Information supplied:
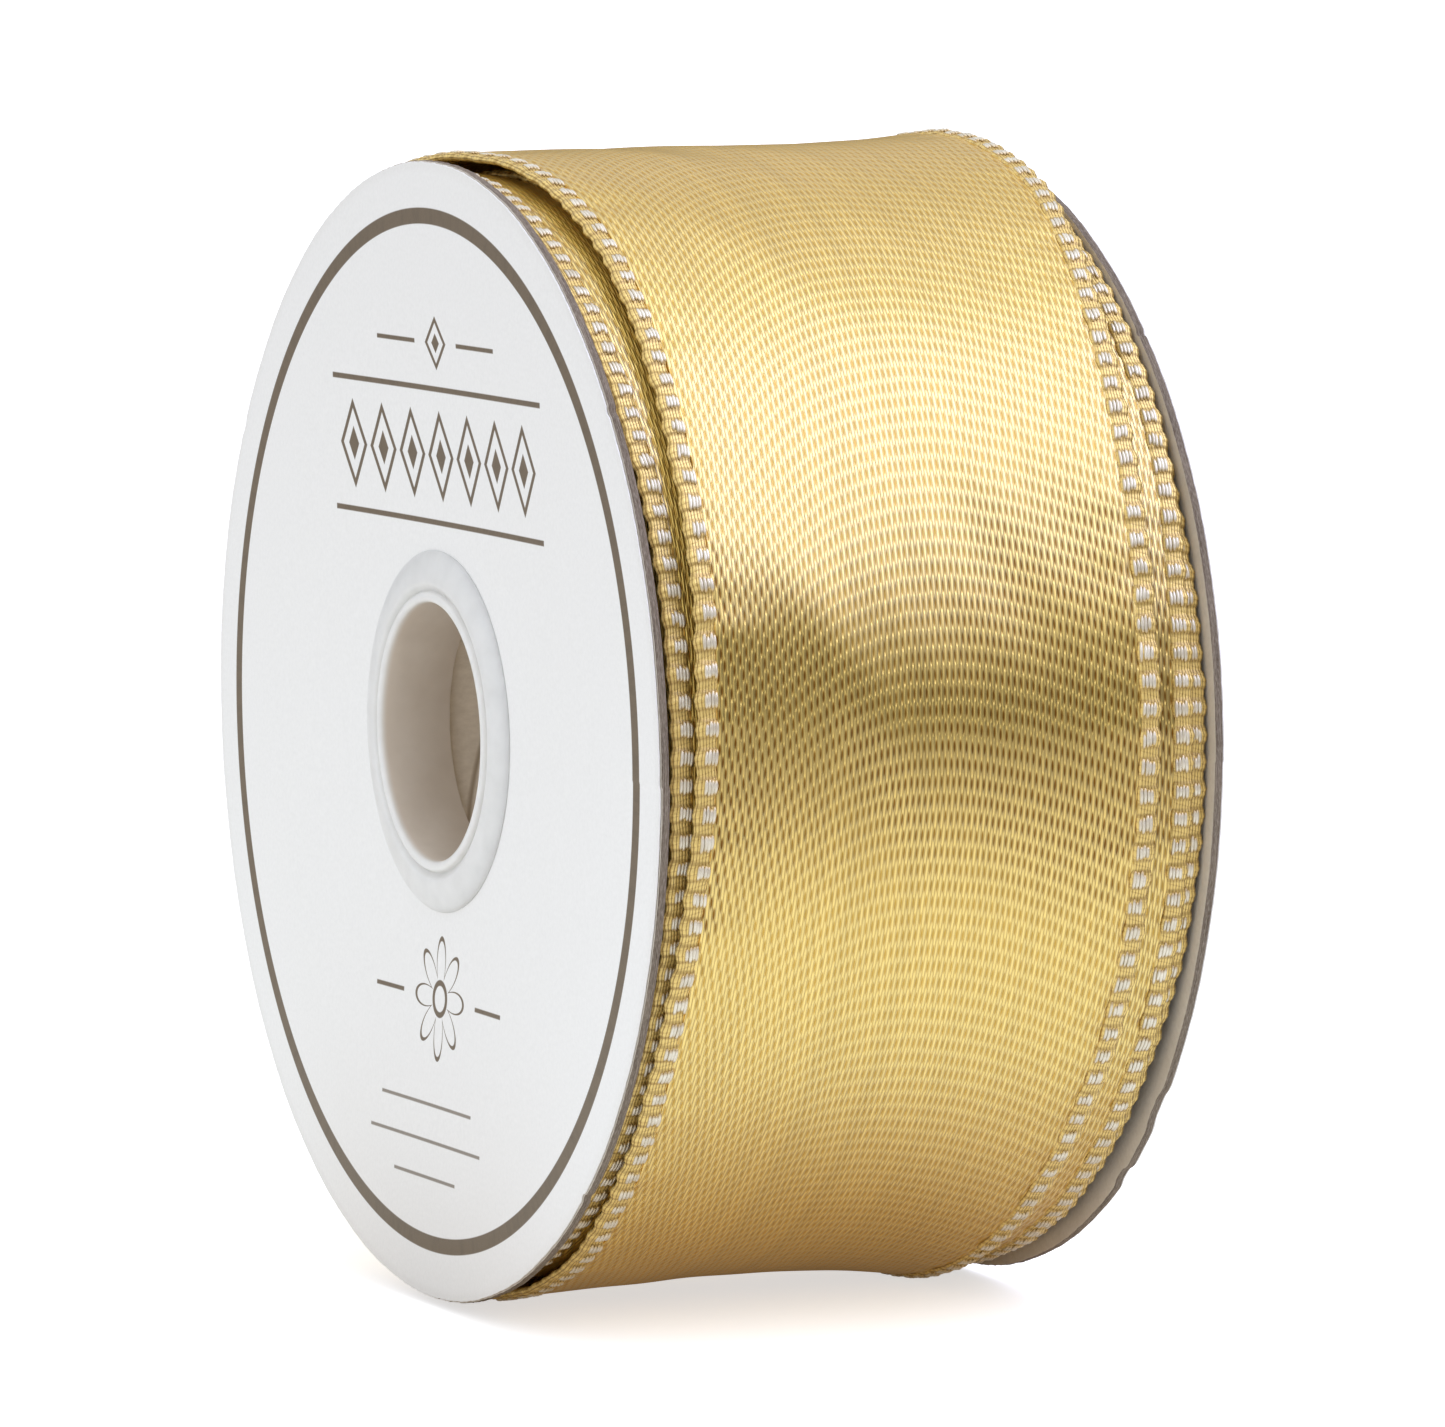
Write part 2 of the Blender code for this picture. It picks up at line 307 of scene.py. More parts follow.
class Material(Nodes):
    def __init__(self, name):
        self.mat = bpy.data.materials.new(name)
        self.mat.use_nodes = True
        super().__init__(self.mat.node_tree)
        self.out = self.add("ShaderNodeOutputMaterial")
        self.surface = self.add("ShaderNodeBsdfPrincipled")
        self.put(self.out.inputs[0], Value(self, self.surface.outputs[0]))

    def set(self, **values):
        for key, value in values.items():
            self.put(self.surface.inputs[key.replace("_", " ")], value)

    def obj(self):
        """Object coordinates in mm."""
        metres = self.get("ShaderNodeTexCoord", output="Object")
        return self.get("ShaderNodeVectorMath", {0: metres, "Scale": 1000.0}, operation="SCALE")

    def uv(self):
        """Along the piece and across it, both in mm except on the float threads."""
        return self.sep(self.get("ShaderNodeUVMap", uv_map="UVMap"))[:2]

    def bump(self, height, distance, strength=1.0):
        """distance is the relief in mm."""
        self.set(Normal=self.get("ShaderNodeBump", {
            "Strength": strength, "Distance": distance * MM, "Height": height}))


def srgb(*channels):
    """Linear colour from sRGB channels of 0 to 255."""
    shares = [c / 255 for c in channels]
    return tuple(c / 12.92 if c <= 0.04045 else ((c + 0.055) / 1.055) ** 2.4 for c in shares)


# ------------------------------------------------------------------ materials
# In these, x.step(low, high) and x.lin(low, high) give the range of x they act over.
def mat_satin():
    k = Material("gold_satin_weave")
    thread_w, float_l = 0.245, 2.60
    pit_w, pit_l = 0.72, 0.235     # pit half width in half threads, half length in floats
    # painted shade: the two darker golds are shade painted into the pits and seams between the
    # threads, and top_gold is the colour of the crowns
    deepest_shade_gold, hollow_shade_gold, top_gold = srgb(138, 92, 12), srgb(214, 174, 80), srgb(247, 217, 121)
    u, v = k.uv()
    # the weft bows a little across the ribbon, so the weave drifts as it is followed
    bow = v * v * 0.006 + (v * 0.13).math("SINE") * 0.8
    drift = k.grain(u, v, 0.035, 0.05, detail=2.0)
    u = u + bow + drift * 1.6
    wobble = k.grain(u, v, 0.10, 0.22, shift=3.0, detail=2.0)
    place = (v + (wobble - 0.5) * 0.30) / thread_w
    thread = place.math("FLOOR")
    in_thread = place - thread
    tint, jitter = k.white(thread), k.white(thread + 0.37)
    # each thread's floats start about half a float after its neighbour's
    stagger = u / float_l - thread * (0.512 - thread * (0.00053 - thread * 0.0000019))
    phase = (stagger + jitter * 0.05).math("FRACT")
    x = in_thread * 2.0 - 1.0
    crown = (1.0 - x * x).math("MAXIMUM", 0.0).math("SQRT")
    # where a float dives under the weft its neighbours swell in: a lens-shaped pit
    to_end = phase.math("MINIMUM", 1.0 - phase)
    pit_x, pit_y = x / pit_w, to_end / pit_l
    pit = (pit_x * pit_x + pit_y * pit_y).math("SQRT").step(0.25, 1.20)
    height = (0.12 + crown * 0.88) * (0.05 + pit * 0.95)
    along = phase * 2.0 - 1.0
    height = height * (1.0 - along * along * 0.30)
    # brightness varies by thread, in streaks and in broad clouds
    streak = k.grain(u, v, 0.6, 4.2)
    cloud = k.grain(u, v, 0.05, 0.08, shift=7.0, detail=2.0)
    light = 0.80 + (tint * 0.14 + (streak * 0.20 + cloud * 0.08))
    # painted shade in the pits and seams: square on, the eye reaches the bottom of the pits, so
    # they are painted darkest; at a slant the crowns hide them and the hollows are painted a
    # lighter shade
    facing = k.get("ShaderNodeLayerWeight", (0.5,), "Facing")
    low = k.mix(facing.step(0.085, 0.17), deepest_shade_gold, hollow_shade_gold)
    gold = k.mix(height.step(0.10, 0.88), low, top_gold)
    col = k.mix(1.0, gold, k.comb(light, light, light), "MULTIPLY")
    # painted reflection tint: where the cloth is seen at a slant, the gold is painted deeper and
    # more saturated
    col = k.mix(facing.step(0.30, 0.85), col, k.mix(1.0, col, (1.0, 0.90, 0.55), "MULTIPLY"))
    k.set(Base_Color=col, Metallic=0.90, Roughness=height.lin(0.1, 1.0, start=0.44, end=0.28),
          Anisotropic=0.78, Specular_IOR_Level=0.6, Anisotropic_Rotation=0.25,
          Tangent=k.get("ShaderNodeTangent", direction_type="UV_MAP", uv_map="UVMap"),
          Coat_Weight=height.lin(0.15, 0.75, start=0.08, end=0.75),
          Coat_Roughness=0.25, Coat_IOR=2.1)
    k.bump(height, distance=0.095)
    return k.mat


def mat_edge():
    """Woven edge: gold threads bound along a cord, drawn in between the blocks."""
    k = Material("gold_woven_edge")
    strand_w, slant = 0.265, 1.6
    u, v = k.uv()
    v = v + k.grain(u, v, 0.9, 1.2, detail=2.0) * 0.10
    strand = abs((v * (math.pi / strand_w)).math("SINE"))
    rib = abs((u * (math.pi / RIB) + v * slant).math("SINE"))
    mottle = k.grain(u, v, 3.0, 7.0)
    height = strand ** 0.6 * (0.45 + rib ** 0.5 * 0.55)
    # painted shade: the low parts between the strands and ribs are painted dark gold, the tops
    # light gold
    col = k.mix(height.step(0.10, 0.80), srgb(146, 108, 40), srgb(244, 216, 134))
    col = mottle.fade(col, srgb(220, 184, 100), end=0.30)
    # the ends of the blocks are drawn down tight, and the gold in that dip is painted darker as
    # shade
    near = abs((u / PITCH + 0.5).math("FRACT") - 0.5)
    block_end_shade = near.step(0.20, 0.27) * near.step(0.42, 0.32)
    col = k.mix(block_end_shade * 0.45, col, srgb(140, 102, 34))
    k.set(Base_Color=col, Metallic=0.55, Roughness=0.42,
          Coat_Weight=0.25, Coat_Roughness=0.3, Coat_IOR=1.8)
    k.bump(height, distance=0.05, strength=0.8)
    return k.mat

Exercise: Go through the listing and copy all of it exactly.

The response:
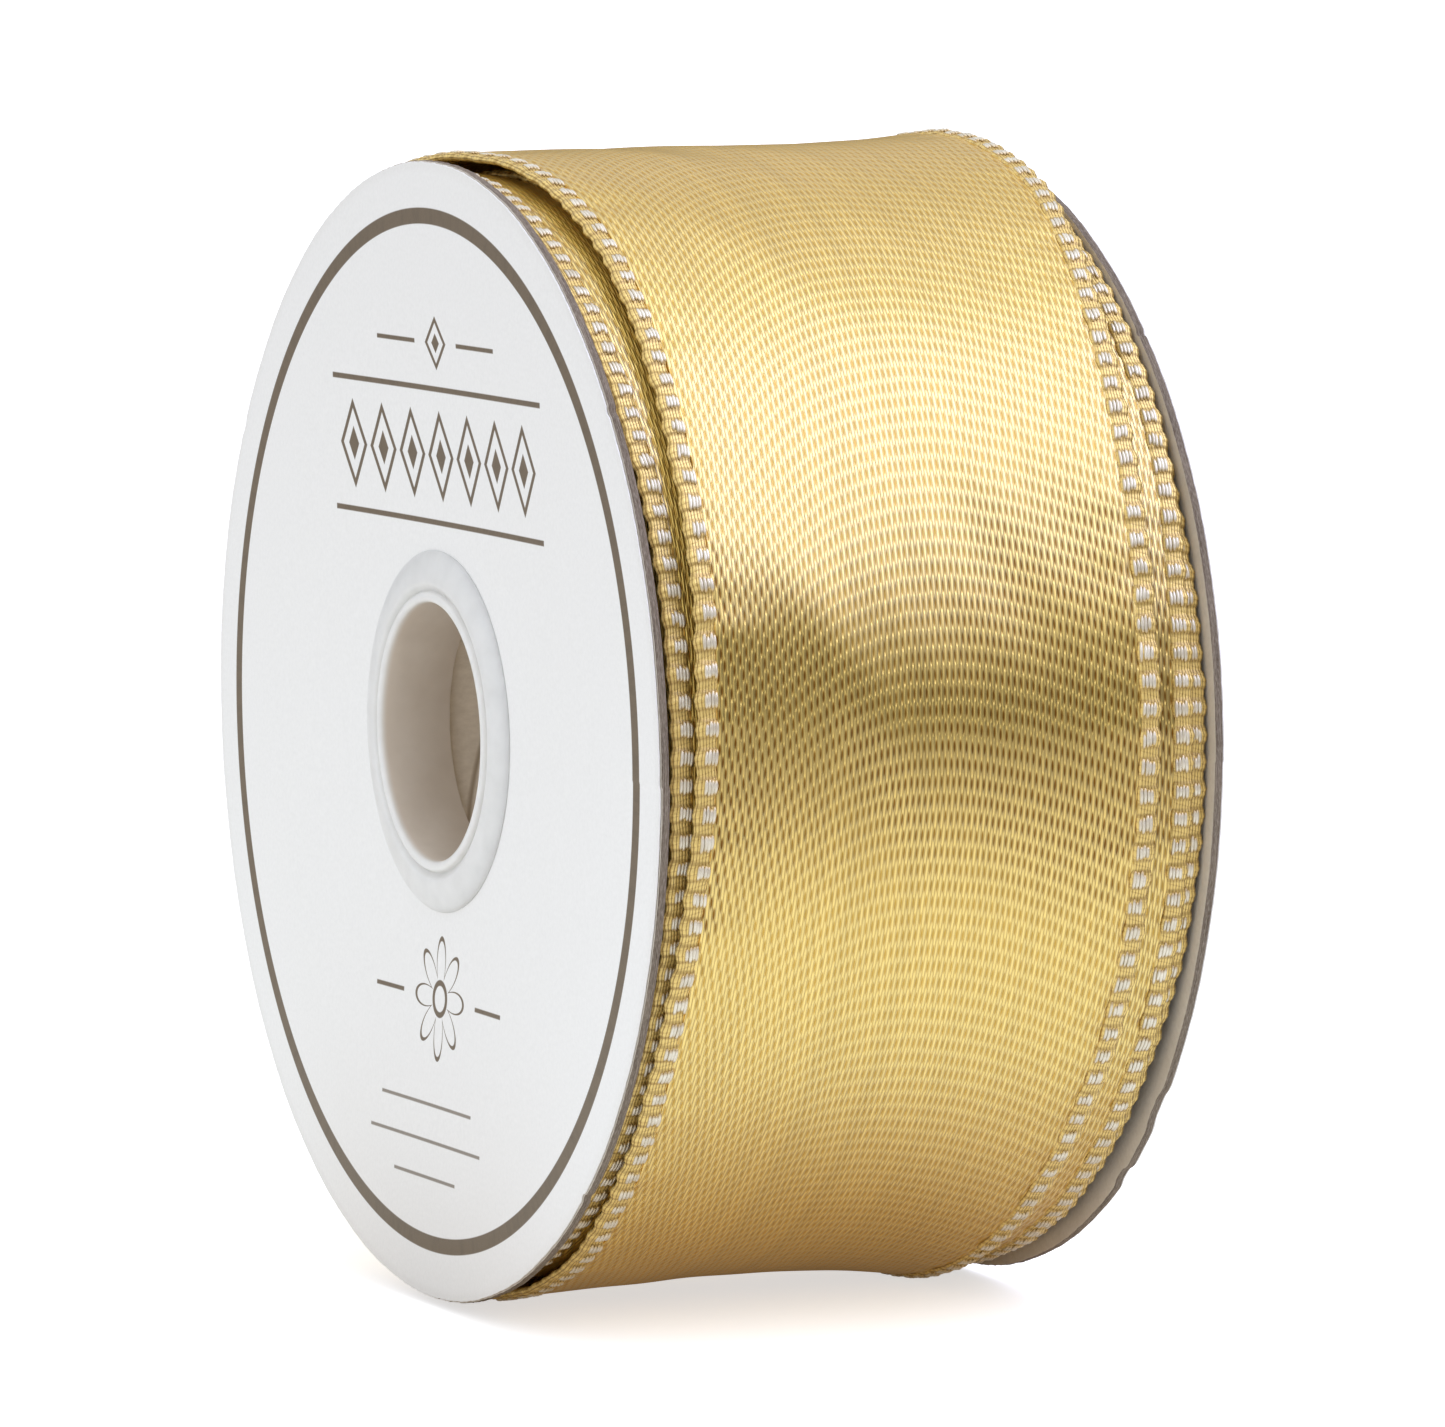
Write part 2 of the Blender code for this picture. It picks up at line 307 of scene.py. More parts follow.
class Material(Nodes):
    def __init__(self, name):
        self.mat = bpy.data.materials.new(name)
        self.mat.use_nodes = True
        super().__init__(self.mat.node_tree)
        self.out = self.add("ShaderNodeOutputMaterial")
        self.surface = self.add("ShaderNodeBsdfPrincipled")
        self.put(self.out.inputs[0], Value(self, self.surface.outputs[0]))

    def set(self, **values):
        for key, value in values.items():
            self.put(self.surface.inputs[key.replace("_", " ")], value)

    def obj(self):
        """Object coordinates in mm."""
        metres = self.get("ShaderNodeTexCoord", output="Object")
        return self.get("ShaderNodeVectorMath", {0: metres, "Scale": 1000.0}, operation="SCALE")

    def uv(self):
        """Along the piece and across it, both in mm except on the float threads."""
        return self.sep(self.get("ShaderNodeUVMap", uv_map="UVMap"))[:2]

    def bump(self, height, distance, strength=1.0):
        """distance is the relief in mm."""
        self.set(Normal=self.get("ShaderNodeBump", {
            "Strength": strength, "Distance": distance * MM, "Height": height}))


def srgb(*channels):
    """Linear colour from sRGB channels of 0 to 255."""
    shares = [c / 255 for c in channels]
    return tuple(c / 12.92 if c <= 0.04045 else ((c + 0.055) / 1.055) ** 2.4 for c in shares)


# ------------------------------------------------------------------ materials
# In these, x.step(low, high) and x.lin(low, high) give the range of x they act over.
def mat_satin():
    k = Material("gold_satin_weave")
    thread_w, float_l = 0.245, 2.60
    pit_w, pit_l = 0.72, 0.235     # pit half width in half threads, half length in floats
    # painted shade: the two darker golds are shade painted into the pits and seams between the
    # threads, and top_gold is the colour of the crowns
    deepest_shade_gold, hollow_shade_gold, top_gold = srgb(138, 92, 12), srgb(214, 174, 80), srgb(247, 217, 121)
    u, v = k.uv()
    # the weft bows a little across the ribbon, so the weave drifts as it is followed
    bow = v * v * 0.006 + (v * 0.13).math("SINE") * 0.8
    drift = k.grain(u, v, 0.035, 0.05, detail=2.0)
    u = u + bow + drift * 1.6
    wobble = k.grain(u, v, 0.10, 0.22, shift=3.0, detail=2.0)
    place = (v + (wobble - 0.5) * 0.30) / thread_w
    thread = place.math("FLOOR")
    in_thread = place - thread
    tint, jitter = k.white(thread), k.white(thread + 0.37)
    # each thread's floats start about half a float after its neighbour's
    stagger = u / float_l - thread * (0.512 - thread * (0.00053 - thread * 0.0000019))
    phase = (stagger + jitter * 0.05).math("FRACT")
    x = in_thread * 2.0 - 1.0
    crown = (1.0 - x * x).math("MAXIMUM", 0.0).math("SQRT")
    # where a float dives under the weft its neighbours swell in: a lens-shaped pit
    to_end = phase.math("MINIMUM", 1.0 - phase)
    pit_x, pit_y = x / pit_w, to_end / pit_l
    pit = (pit_x * pit_x + pit_y * pit_y).math("SQRT").step(0.25, 1.20)
    height = (0.12 + crown * 0.88) * (0.05 + pit * 0.95)
    along = phase * 2.0 - 1.0
    height = height * (1.0 - along * along * 0.30)
    # brightness varies by thread, in streaks and in broad clouds
    streak = k.grain(u, v, 0.6, 4.2)
    cloud = k.grain(u, v, 0.05, 0.08, shift=7.0, detail=2.0)
    light = 0.80 + (tint * 0.14 + (streak * 0.20 + cloud * 0.08))
    # painted shade in the pits and seams: square on, the eye reaches the bottom of the pits, so
    # they are painted darkest; at a slant the crowns hide them and the hollows are painted a
    # lighter shade
    facing = k.get("ShaderNodeLayerWeight", (0.5,), "Facing")
    low = k.mix(facing.step(0.085, 0.17), deepest_shade_gold, hollow_shade_gold)
    gold = k.mix(height.step(0.10, 0.88), low, top_gold)
    col = k.mix(1.0, gold, k.comb(light, light, light), "MULTIPLY")
    # painted reflection tint: where the cloth is seen at a slant, the gold is painted deeper and
    # more saturated
    col = k.mix(facing.step(0.30, 0.85), col, k.mix(1.0, col, (1.0, 0.90, 0.55), "MULTIPLY"))
    k.set(Base_Color=col, Metallic=0.90, Roughness=height.lin(0.1, 1.0, start=0.44, end=0.28),
          Anisotropic=0.78, Specular_IOR_Level=0.6, Anisotropic_Rotation=0.25,
          Tangent=k.get("ShaderNodeTangent", direction_type="UV_MAP", uv_map="UVMap"),
          Coat_Weight=height.lin(0.15, 0.75, start=0.08, end=0.75),
          Coat_Roughness=0.25, Coat_IOR=2.1)
    k.bump(height, distance=0.095)
    return k.mat


def mat_edge():
    """Woven edge: gold threads bound along a cord, drawn in between the blocks."""
    k = Material("gold_woven_edge")
    strand_w, slant = 0.265, 1.6
    u, v = k.uv()
    v = v + k.grain(u, v, 0.9, 1.2, detail=2.0) * 0.10
    strand = abs((v * (math.pi / strand_w)).math("SINE"))
    rib = abs((u * (math.pi / RIB) + v * slant).math("SINE"))
    mottle = k.grain(u, v, 3.0, 7.0)
    height = strand ** 0.6 * (0.45 + rib ** 0.5 * 0.55)
    # painted shade: the low parts between the strands and ribs are painted dark gold, the tops
    # light gold
    col = k.mix(height.step(0.10, 0.80), srgb(146, 108, 40), srgb(244, 216, 134))
    col = mottle.fade(col, srgb(220, 184, 100), end=0.30)
    # the ends of the blocks are drawn down tight, and the gold in that dip is painted darker as
    # shade
    near = abs((u / PITCH + 0.5).math("FRACT") - 0.5)
    block_end_shade = near.step(0.20, 0.27) * near.step(0.42, 0.32)
    col = k.mix(block_end_shade * 0.45, col, srgb(140, 102, 34))
    k.set(Base_Color=col, Metallic=0.55, Roughness=0.42,
          Coat_Weight=0.25, Coat_Roughness=0.3, Coat_IOR=1.8)
    k.bump(height, distance=0.05, strength=0.8)
    return k.mat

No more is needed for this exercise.